In Demjanjuk's Ukrainian hometown, memories linger of an infamous son

Deportation of the accused death-camp guard was stayed Tuesday.

When news broke that suspected Nazi war criminal John Demjanjuk would be deported to Germany to face charges of accessory to murder in 29,000 cases, this tiny hamlet, deep in Ukraine's impoverished countryside, had special reason to take note.

Mr. Demjanjuk had been expected to be flown by private jet tonight to Germany. But a federal court, late Tuesday afternoon, stayed the order until it could further review the case.

Eighty-nine years ago this month, he was here in Dubovye Makharinsty, a farming village about 100 miles west of Kiev. He grew up in the village and worked on the collective farm before joining the Soviet Army to fight Nazi invaders. He was wounded and then taken prisoner by the Germans.

What happened then depends on whom you believe.

Demjanjuk asserts he remained a prisoner of the Germans until the end of the war, when he emigrated to the United States and changed his name from Ivan to John. Documents as well as the mark under his left arm, where an SS number might have been tattooed, incriminate him as a Nazi death-camp guard.

The 30-year investigation into Demjanjuk's past, including the dramatic 1993 reversal of an Israeli death sentence, means that the villagers in this downtrodden town are well aware of their most infamous son.

Marusya Lavrinuk, who is two years younger than Demjanjuk, was the proverbial "girl next door" in their adolescence. On a recent day, Ms. Lavrinuk pointed to where the Demjanjuks' cottage stood near to her own wooden hut.

"Yes, I remember Ivan as a boy," she says. "He seemed a normal lad, except taller than most. He drove the tractor."

Tough times for a young 'Ivan the Terrible'

Lavrinuk and Ivan Demjanjuk belong to a generation blighted in their youth by a series of unimaginable catastrophes.

The first, in 1932-33, was the man-made famine known in Ukraine as the Holodomor. It decimated the rural population as Soviet authorities confiscated scarce grain.

Five years after the famine came the 1937 Stalinist purges. A memorial plaque in the village lists 22 villagers as having been executed.

The war arrived in 1941. Lavrinuk says she remembers the day German tanks rolled into the village. She reacted with silence to further questions about the invasion: the village war memorial lists four men with her surname and an incredible total of 120 dead, which constituted the vast majority of men from the village.

Among the dead are two Demjanjuks, both relatives of Ivan, and a reminder how Ivan Demjanjuk might easily have died a hero's death fighting the Nazis.

Instead, prosecutors allege that, in 1942, Demjanjuk was captured and recruited to the ranks of the notoriously cruel Ukrainian SS auxiliaries. He zealously participating in mass killings of Jews in Ukraine as well as in Poland's Treblinka and Sobibor death camps.

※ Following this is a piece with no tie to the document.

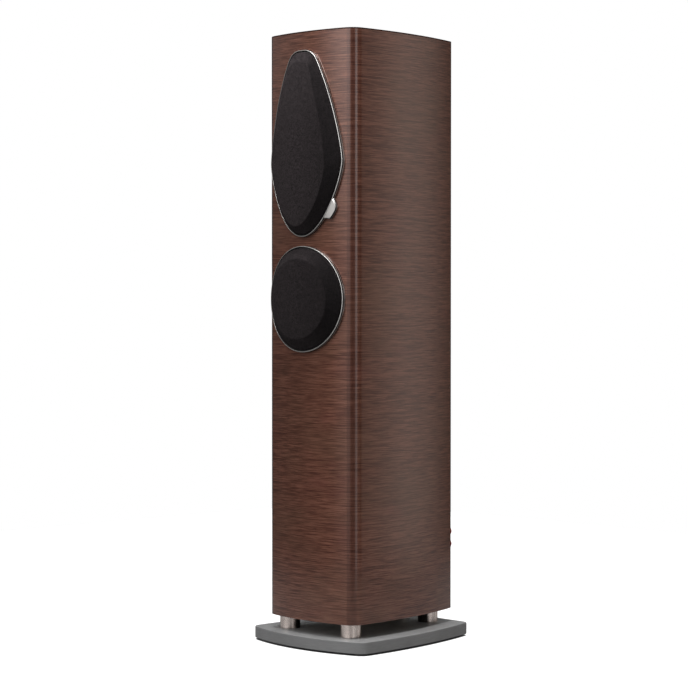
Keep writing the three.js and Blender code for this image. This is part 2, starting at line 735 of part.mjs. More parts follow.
function basePlate() {
  const { chamfer } = PLATE;
  const plate = extrudeUp(planShape(PLATE), [PAD.height + chamfer, PLATE_TOP - chamfer], {
    bevelEnabled: true, bevelThickness: chamfer, bevelSize: chamfer, bevelOffset: -chamfer, bevelSegments: 1,
  });
  const places = Object.values(PILLAR_PLACES).flatMap(([x, y]) => [[-x, y], [x, y]]);
  const recesses = places.map(([x, y]) => rodAlongZ(
    BOLT.headRadius + 0.5, [0, PAD.height + BOLT.recess], SMALL_ROUND, x, y,
  ));
  return cut(plate, ...recesses, ...boltHoles([0, PLATE_TOP + OVERCUT]));
}

function pillar(x, y) {
  const [from, to] = [PLATE_TOP + SEAT, CABINET_BOTTOM - SEAT];
  const { radius, chamfer } = PILLAR;
  return turnedAlongZ(ringProfile([
    [BOLT.holeRadius, from], [radius - chamfer, from], [radius, from + chamfer],
    [radius, to - chamfer], [radius - chamfer, to], [BOLT.holeRadius, to],
  ]), ROUND, x, y);
}

function pillarBolt(x, y) {
  const head = PAD.height + BOLT.recess - FIT;
  return turnedAlongZ(points([
    [0, head - BOLT.headHeight], [BOLT.headRadius, head - BOLT.headHeight], [BOLT.headRadius, head],
    [BOLT.radius, head], [BOLT.radius, CABINET_BOTTOM + BOLT.bite], [0, CABINET_BOTTOM + BOLT.bite],
  ]), TINY_ROUND, x, y);
}

function footPad(x, y) {
  return rodAlongZ(PAD.radius, [0, PAD.height - SEAT], SMALL_ROUND, x, y);
}

// ---------------------------------------------------------------- terminals and crossover

function roundedPlate(halfWidth, halfHeight, radius) {
  const [w, h] = [halfWidth - radius, halfHeight - radius];
  const shape = new THREE.Shape();
  shape.absarc(w, -h, radius, -Math.PI / 2, 0, false);
  shape.absarc(w, h, radius, 0, Math.PI / 2, false);
  shape.absarc(-w, h, radius, Math.PI / 2, Math.PI, false);
  shape.absarc(-w, -h, radius, Math.PI, Math.PI * 1.5, false);
  return shape;
}

const POST_PLACES = {
  upper_left: [-POST.x, TERMINAL.z + POST.halfPitch],
  upper_right: [POST.x, TERMINAL.z + POST.halfPitch],
  lower_left: [-POST.x, TERMINAL.z - POST.halfPitch],
  lower_right: [POST.x, TERMINAL.z - POST.halfPitch],
};
const TERMINAL_FACE = CABINET.rearY + SEAT + TERMINAL.thickness;

function terminalPlate() {
  const { halfWidth, halfHeight, cornerRadius, thickness, z } = TERMINAL;
  const shape = roundedPlate(halfWidth, halfHeight, cornerRadius);
  const settings = { depth: thickness, bevelEnabled: false, curveSegments: 3 };
  const geometry = new THREE.ExtrudeGeometry(shape, settings);
  geometry.rotateX(-Math.PI / 2);
  geometry.translate(0, CABINET.rearY + SEAT, z);
  const holes = Object.values(POST_PLACES).map(
    ([x, pz]) => rodAlongY(POST.tail + 0.4, [CABINET.rearY - OVERCUT, FAR], TINY_ROUND, x, pz),
  );
  return cut(solid(geometry), ...holes);
}

function bindingPost(x, z) {
  const flange = TERMINAL_FACE + SEAT;
  const stem = turnedAlongY(points([
    [0, CABINET.rearY - 10], [POST.tail, CABINET.rearY - 10], [POST.tail, flange],
    [POST.flange, flange], [POST.flange, flange + 3], [POST.stem, flange + 3],
    [POST.stem, KNOB.to - 5], [0, KNOB.to - 5],
  ]), TINY_ROUND, x, z);
  const wireY = (flange + 3 + KNOB.from) / 2;
  return cut(stem, rodAlongZ(POST.wireHole, [z - 10, z + 10], 8, x, wireY));
}

// Octagonal grip with a blind bore.
function bindingKnob(x, z) {
  const grip = turnedAlongY(points([
    [0, KNOB.from], [KNOB.radius - 1, KNOB.from], [KNOB.radius, KNOB.from + 1],
    [KNOB.radius, KNOB.to - 1], [KNOB.radius - 1, KNOB.to], [0, KNOB.to],
  ]), 8, x, z);
  return cut(grip, rodAlongY(KNOB.bore, [KNOB.from - 1, KNOB.to - 4], TINY_ROUND, x, z));
}

function crossoverBoard() {
  return box([-BOARD.halfWidth, BOARD.halfWidth], [BOARD.y, BOARD.y + BOARD.thickness], BOARD.z);
}

function crossoverInductor() {
  const { bore, radius, length, x, rise } = INDUCTOR;
  const back = BOARD.y - SEAT;
  return turnedAlongY(ringProfile([
    [bore, back - length], [radius, back - length], [radius, back], [bore, back],
  ]), ROUND, x, BOARD.z[0] + rise);
}

function crossoverCapacitor() {
  const { radius, x, drop, length } = CAPACITOR;
  const top = BOARD.z[1] - drop;
  return rodAlongZ(radius, [top - length, top], SMALL_ROUND, x, BOARD.y - radius - FIT);
}

// One cable from the crossover past both cone drivers to the tweeter.
function speakerCable() {
  const route = new THREE.CatmullRomCurve3([
    new THREE.Vector3(26, BOARD.y - 6, BOARD.z[1] - 40),
    new THREE.Vector3(30, 206, BRACES.lower),
    new THREE.Vector3(38, 190, PORT.z),
    new THREE.Vector3(36, 150, WOOFER_Z),
    new THREE.Vector3(36, 130, BRACES.upper),
    new THREE.Vector3(34, 120, MIDBASS_Z),
    new THREE.Vector3(12, 40, TWEETER_Z),
  ]);
  const profile = new THREE.Shape();
  profile.absarc(0, 0, CABLE_RADIUS, 0, 2 * Math.PI, false);
  return solid(new THREE.ExtrudeGeometry(profile, { steps: 22, extrudePath: route, curveSegments: 3 }));
}

// ---------------------------------------------------------------- assembly

const speaker = new THREE.Group();

function add(name, body, material) {
  speaker.add(toMesh(name, body, MATERIALS[material]));
}

function addCabinet() {
  const shell = cabinetShell();
  add('front_baffle', frontBaffle(shell), 'veneer');
  add('left_side_panel', sidePanel(shell, -1), 'veneer');
  add('right_side_panel', sidePanel(shell, 1), 'veneer');
  add('back_panel', backPanel(), 'blackPanel');
  add('top_panel', topPanel(), 'veneer');
  add('bottom_panel', bottomPanel(), 'board');
  add('upper_brace', brace(BRACES.upper), 'board');
  add('lower_brace', brace(BRACES.lower), 'board');
  add('port_tube', portTube(), 'plastic');
}

function addStand() {
  add('base_plate', basePlate(), 'basePaint');
  for (const [end, [x, y]] of Object.entries(PILLAR_PLACES)) {
    for (const [side, sign] of [['left', -1], ['right', 1]]) {
      add(`pillar_${end}_${side}`, pillar(sign * x, y), 'nickel');
      add(`pillar_bolt_${end}_${side}`, pillarBolt(sign * x, y), 'steel');
    }
  }
  for (const [end, [x, y]] of Object.entries(PAD_PLACES)) {
    add(`foot_pad_${end}_left`, footPad(-x, y), 'rubber');
    add(`foot_pad_${end}_right`, footPad(x, y), 'rubber');
  }
}

function addConeDriver(prefix, z) {
  add(`${prefix}_basket`, driverBasket(z), 'castMetal');
  add(`${prefix}_magnet`, driverMagnet(z), 'ferrite');
  add(`${prefix}_yoke`, driverYoke(z), 'steel');
  add(`${prefix}_voice_coil`, driverVoiceCoil(z), 'former');
  add(`${prefix}_cone`, driverCone(z), 'cone');
  add(`${prefix}_dust_cap`, driverDustCap(z), 'cone');
  add(`${prefix}_surround`, driverSurround(z), 'rubber');
  add(`${prefix}_spider`, driverSpider(z), 'damper');
}

function addTweeter() {
  add('tweeter_faceplate', tweeterFaceplate(), 'plastic');
  add('tweeter_dome', tweeterDome(), 'dome');
  add('tweeter_motor', tweeterMotor(), 'ferrite');
}

function addGrilles() {
  add('lower_trim_ring', trimRing(LOWER), 'trim');
  add('upper_trim_ring', join(trimRing(UPPER), trimTab(UPPER)), 'trim');
  add('lower_grille_frame', grilleFrame(LOWER), 'plastic');
  add('lower_grille_cloth', grilleCloth(LOWER), 'cloth');
  add('upper_grille_frame', grilleFrame(UPPER), 'plastic');
  add('upper_grille_cloth', grilleCloth(UPPER), 'cloth');
}

function addConnections() {
  add('terminal_plate', terminalPlate(), 'plastic');
  for (const [place, [x, z]] of Object.entries(POST_PLACES)) {
    add(`binding_post_${place}`, bindingPost(x, z), 'gold');
    add(`binding_knob_${place}`, bindingKnob(x, z), x > 0 ? 'redPlastic' : 'plastic');
  }
  add('crossover_board', crossoverBoard(), 'circuit');
  add('crossover_inductor', crossoverInductor(), 'copper');
  add('crossover_capacitor', crossoverCapacitor(), 'film');
  add('speaker_cable', speakerCable(), 'cable');
}

addCabinet();
addStand();
addConeDriver('woofer', WOOFER_Z);
addConeDriver('midbass', MIDBASS_Z);
addTweeter();
addGrilles();
addConnections();

// The part's origin is on the floor under the middle of the whole object.
speaker.position.y = -(PLATE.frontY - PLATE.frontBow + KNOB.to) / 2;

export default speaker;
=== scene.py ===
import json
from math import asin, atan2, copysign, cos, pi, radians, sin, sqrt
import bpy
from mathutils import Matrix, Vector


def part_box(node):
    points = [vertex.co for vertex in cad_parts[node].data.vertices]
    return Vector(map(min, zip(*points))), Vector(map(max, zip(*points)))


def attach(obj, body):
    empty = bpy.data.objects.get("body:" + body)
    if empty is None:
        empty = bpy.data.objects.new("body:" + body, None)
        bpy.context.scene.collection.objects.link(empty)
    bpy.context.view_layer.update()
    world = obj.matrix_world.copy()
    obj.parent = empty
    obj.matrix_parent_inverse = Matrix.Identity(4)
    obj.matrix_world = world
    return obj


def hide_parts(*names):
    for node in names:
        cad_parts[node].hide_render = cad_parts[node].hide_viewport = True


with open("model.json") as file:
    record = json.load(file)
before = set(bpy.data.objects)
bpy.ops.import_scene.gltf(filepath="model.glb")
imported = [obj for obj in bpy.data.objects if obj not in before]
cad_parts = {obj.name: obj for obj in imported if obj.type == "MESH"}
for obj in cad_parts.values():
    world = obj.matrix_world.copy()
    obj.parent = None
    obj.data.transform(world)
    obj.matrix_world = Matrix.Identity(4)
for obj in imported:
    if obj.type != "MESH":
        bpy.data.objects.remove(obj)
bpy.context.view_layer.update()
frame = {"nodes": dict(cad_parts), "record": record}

from types import SimpleNamespace as Values

import bmesh
import bpy
from mathutils import Vector

# Lengths are in millimetres until a mesh is made, and MM turns them into metres.
# The working frame is the cabinet's own: y = 0 on the chord between its two front corners,
# x = 0 on its centre line and z = 0 on the floor. SHIFT_Y carries it into the row frame.
MM = 0.001

CABINET = Values(front_y=0, front_width=202.9, front_bow=14.15, rear_y=266.4, rear_width=122.6,
               side_bow=12.9, corner=21.7, rear_corner=8)
PLATE = Values(front_y=-8.5, front_width=262.4, front_bow=25.3, rear_y=276.8, rear_width=180.9,
             side_bow=12.3, corner=18, rear_corner=15)
WALL = dict(front=22, side=15, rear=18)
SHELF = 18
ARC_STEPS = Values(front=80, corner=24, side=56, rear=12)


def box_mm(node):
    low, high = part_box(node)
    return low / MM, high / MM


def middle(node):
    low, high = box_mm(node)
    return (low + high) / 2


SHIFT_Y = box_mm("front_baffle")[0].y + CABINET.front_bow
SHIFT = Vector((0, SHIFT_Y, 0))
BOTTOM, TOP = box_mm("front_baffle")[0].z, box_mm("front_baffle")[1].z
WOOFER_Z = middle("woofer_basket").z
MIDBASS_Z = middle("midbass_basket").z
TWEETER_Z = middle("tweeter_faceplate").z


def local_y(row_y):
    """A y of the row frame, in the cabinet's own frame."""
    return row_y - SHIFT_Y


def in_row(point):
    """A point of the cabinet's own frame in millimetres, as a point of the row frame in metres."""
    return (point + SHIFT) * MM


def bow_radius(half, bow):
    """Radius of an arc of half chord `half` that stands `bow` proud of its chord."""
    return (half**2 + bow**2) / (2 * bow)


# ---- outlines

def arc(centre, radius, start, end, count):
    """Points of an arc without its last one, so that arcs chain into a loop."""
    return [
        Vector((centre[0] + radius * cos(a), centre[1] + radius * sin(a)))
        for a in (start + (end - start) * k / count for k in range(count))
    ]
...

Before the war, when the Soviets established collective farms, Demjanjuk was the tractor driver for his village's operation. He was reputed to be good with engines.

'Why won't they leave him in peace?'

Nazi crimes were perpetuated against Jews throughout Ukraine, but the brunt of the pogrom was experienced in cities and towns, where much of Jewish life was centered. In Dubovye Makharintsy, there's not much open sympathy for the thousands who might have suffered under Demjanjuk's hand.

Only about 300 people, many of them elderly, live in this crumbling farming village, where horse carts remain a common form of transportation. Demjanjuk's former neighbors express confusion surrounding the generation-long saga of his war-crimes prosecution. Here, he is seen more of a victim of a witch hunt than a perpetrator of evil.

"They cleared him once already," Lavrinuk says. "What do they want with him now? Why won't they leave him in peace?"

Demjanjuk was originally tried in Israel as the sadistic Ukrainian guard at the Treblinka death camp known as "Ivan the Terrible." He was sentenced to death in 1988, and then sensationally acquitted in 1993 on account of mistaken identity.

Six years ago, a US judge revoked Demjanjuk's citizenship based on evidence that he concealed his past work at the Nazi camps. In 2005, an immigration judge decreed that he could be deported to Ukraine, Poland, or Germany.

Confusion reigns in small village

The original Demjanjuk house burned down after the war, explains Marusya's current neighbor, Nikolai Grigorivich, whose house now stands on the site.

Asked his opinion of Demjanjuk, Mr. Grigorivich says, "he might have been a bad man, but he did not do me any harm, so I don't have strong feelings. And what's the point of putting such an old man on trial?"

One thing in particular rankles the villagers.

"What I don't understand," asks Grigorivich, "is how can it be right that the Germans are trying a Ukrainian for murdering Jews, and not the other way round?"